A formal funeral procession will transport Reagan's body to the U.S. Capitol, with the casket being transferred to a horse-drawn caisson at 1600 Constitution Avenue, an area near the White House and the Washington Monument. A single drummer will accompany the casket. After a state funeral service, Reagan's body will lie in state for public visitation in the Capitol Rotunda, starting Wednesday evening until Friday morning. He is the ninth former U.S. president to receive that honor.

Government workers will have the day off Friday when Reagan's funeral ceremony takes place at 11:30 a.m. at the Washington National Cathedral. President George W. Bush will deliver the eulogy, and John Danforth, the former Missouri senator and ordained Episcopal minister, will conduct the service.

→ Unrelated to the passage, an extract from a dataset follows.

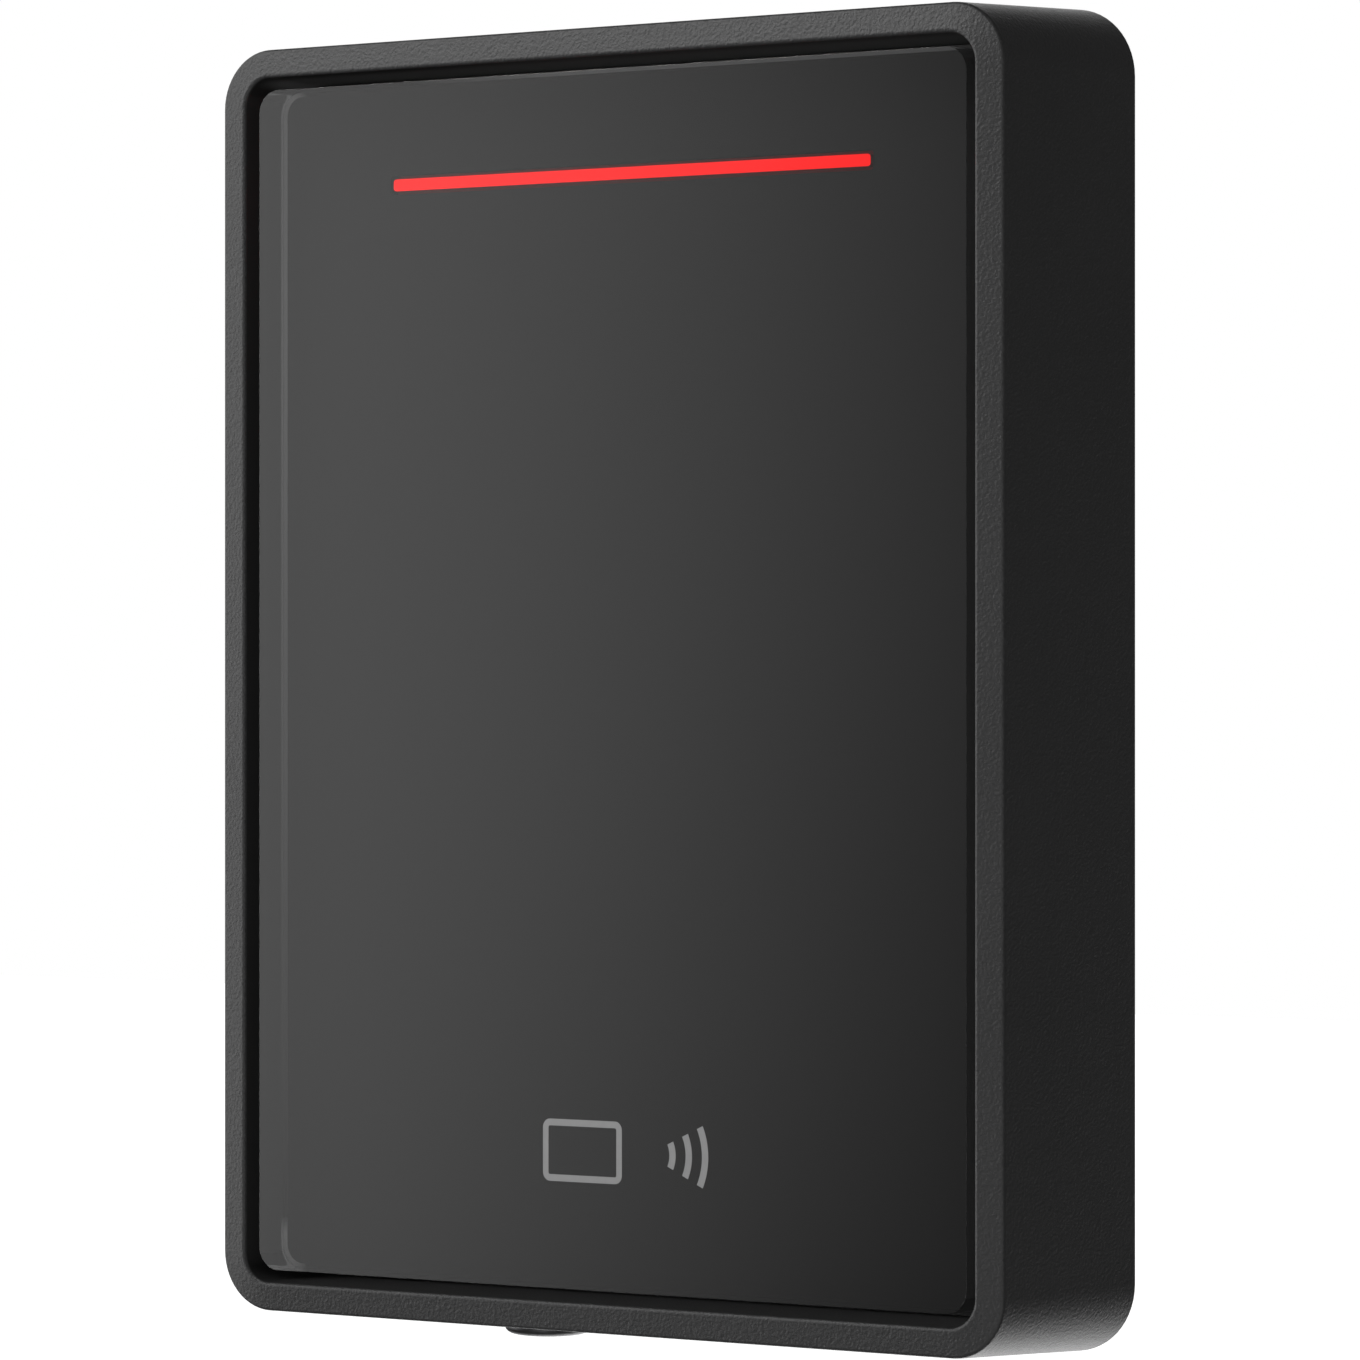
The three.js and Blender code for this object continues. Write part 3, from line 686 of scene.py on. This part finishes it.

It is likely that former U.S. presidents will attend the service. Many world leaders are expected to attend Reagan's funeral, Some will likely travel directly from the G-8 summit of industrialized nations this week in Georgia. Former Soviet leader Mikhail Gorbachev will attend; he praised Reagan as a great leader who "kick-started the process, which ultimately put an end to the Cold War." Former British Prime Minister Margaret Thatcher also is expected to attend. She called Reagan a "truly great American hero." German Chancellor Gerhard Schroeder and India's new Foreign Minister Natwar Singh will also go to the funeral, as will former Japanese Prime Minister Yasuhiro Nakasone.

The pallbearers will be Michael Deaver, a former aide; Frederick Ryan, chief of staff from 1989 to 1995; talk show host Merv Griffin; Dr. John Hutton, Mr. Reagan's White House doctor and Charles Wick, head of the U.S. Information Agency under Reagan and a former Hollywood producer.

Reagan's body then will be flown back to California for a private burial at sunset on a hillside overlooking the Pacific Ocean at the library.